Some nice features are the lack of limitation on number of columns, and the fact that column data type differences are ignored.

In terms of performance, binary forms of the data would definitely take less space, and so should compare faster. Unfortunately I know of no way to compare at the binary level.

What makes it semi-general is, of course, that the columns here are specific to the dataset being loaded, and therefore lend themselves to being the output of a code generator, rather than constantly manually created and managed.

SELECT 
 batch_run_id, 
 HASHBYTES('MD5', all_hashes) superhash FROM (
  SELECT  
   batch_run_id, 
   All_Hashes =
   STUFF((SELECT '' + CAST(HASHBYTES('MD5', CONCAT(
   event_ccb_id
  , event_grouping_ccb_id
  , event_grouping_nm
  , group_ccb_id
  , group_nm
  , organizer_mbr_ccb_id
  , organizer_nm
  , event_type_ccb_id
  , event_type_nm
  , location_nm
  , location_strt_adr
  , listed_ind
  , public_calendar_listed_ind
  , ins_on_srvr_nm
  , creator_mbr_ccb_id
  , creator_mbr_nm
  , cr_dttm
  , modifier_mbr_ccb_id
  , modifier_mbr_nm
  , mod_dttm
  )) AS VARCHAR(MAX)) AS [text()] FROM loading.Event_Profiles xt WHERE xt.batch_run_id = t.batch_run_id
  FOR XML PATH('')), 1, 2, '')
  FROM loading.Event_Profiles t
  GROUP BY batch_run_id
 ) x
More testing is required, and performance numbers will be added.

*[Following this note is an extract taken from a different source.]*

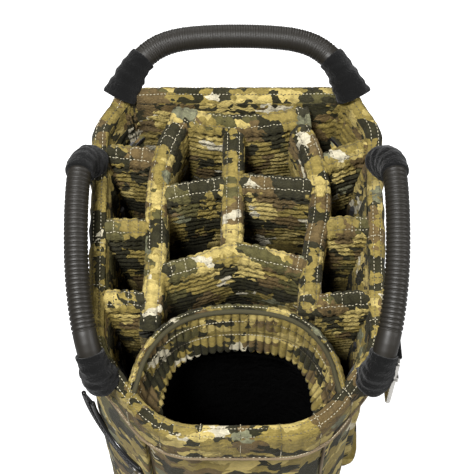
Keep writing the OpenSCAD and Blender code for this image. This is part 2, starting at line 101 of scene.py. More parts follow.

For a set (with the above columns) of 2600 rows, it took 16 ms. I need to get some larger data sets. With three identical sets of data loaded, I got the following results:
Batch #Super Hash #
290xC8EC5BE4F39C133D444F2F9C1D81D14E
300xC8EC5BE4F39C133D444F2F9C1D81D14E
310xC8EC5BE4F39C133D444F2F9C1D81D14E


For change detection, I am only looking at the previousload set, not all the sets. Say, for example, we were to load set A and process it through the ETL. Then, perhaps the next day, we loaded and processed set B. Now on the third day we accidentally re-load set A. This could be an error, or it could be that someone backed out a change in a very low-activity set. We don't know but, regardless, we need to reprocess set A because set B has altered the master set, and been propagated out to various downstream systems.